October 2011 | Newsletter archives
Put the fun in functional
You’re busy, you’re stressed, and you have much too much going on to have any fun, let alone have any sex. Could it be your lifestyle that’s been keeping you from enjoying your life, including sex? Or are there physiological reasons for your lack of sexual desire? The libido has taken a huge hit in the last fifty years as work hours and stress levels have risen steadily and the amount of leisure time enjoyed by women has declined. Working long hours, running households, caring for children and leading time-crunched lives have resulted in wilted sex drives for far too many women.
In my practice, I see many women who would be very happy never to have sex again. That’s not to say they don’t want relationships or to have romance in their lives. There’s a difference between romance (which has more to do with emotional attachment) and sex. Do women want romance in their lives? Yes. Do they want sex? Not always.
It’s entirely normal for sexual response to change dramatically over the course of a lifetime depending on hormone levels, lifestyle, health conditions and environmental stress.
Luckily, things are beginning to change, largely because of Viagra, believe it or not. When erectile dysfunction came out of the closet, so to speak, women began to talk about their problems as well. In fact, I have many women patients who come to me because they’re looking for ways to keep up with their Viagra-popping significant others who suddenly want much more sex than they have in years. Right now, there is no equivalent drug for women. But there are definitely ways that women of all ages can address hormonal issues that may be slowing down or stopping their own sexual responses.
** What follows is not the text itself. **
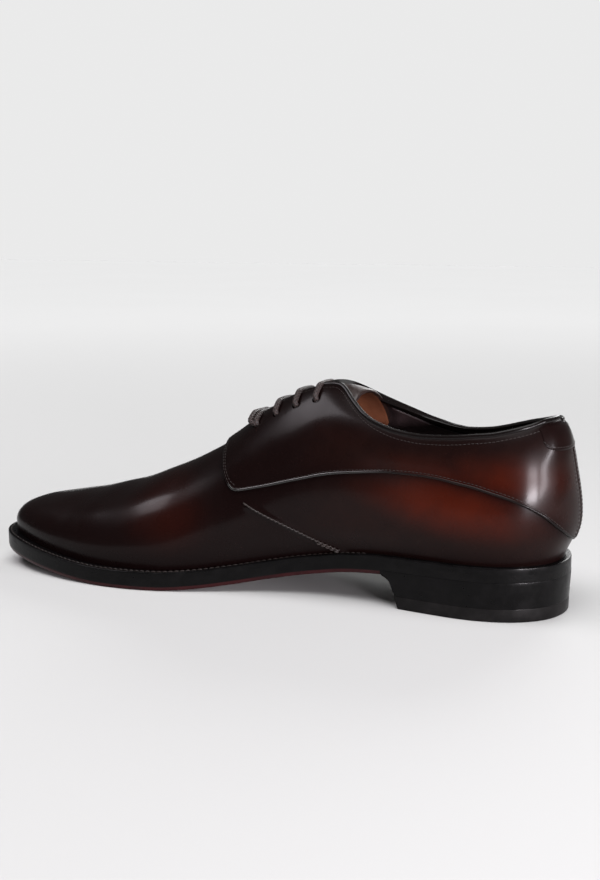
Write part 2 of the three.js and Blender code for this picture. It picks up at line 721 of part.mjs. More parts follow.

I have spent my career studying the effects of metabolism and hormones on the emotional and spiritual dimensions of female sexuality. If you are less than satisfied with your sexual response, there are various strategies you can try. Even if you’re not concerned about your lack of libido, or you’re simply willing to accept it as part of being a busy working mother, or just as a consequence of growing older, I would caution against falling into that trap. Don’t give up on yourself, your own enjoyment and your own health—because what you may not know is that, for a variety of reasons, sexual activity is actually good for you. Sex burns calories, increases oxygenation, promotes cardiovascular health, boosts immunity, relieves stress and depression, can help with cramps, and may prevent endometriosis. It’s also fun. So enjoy. It may be the best way to put fun back into your functional life.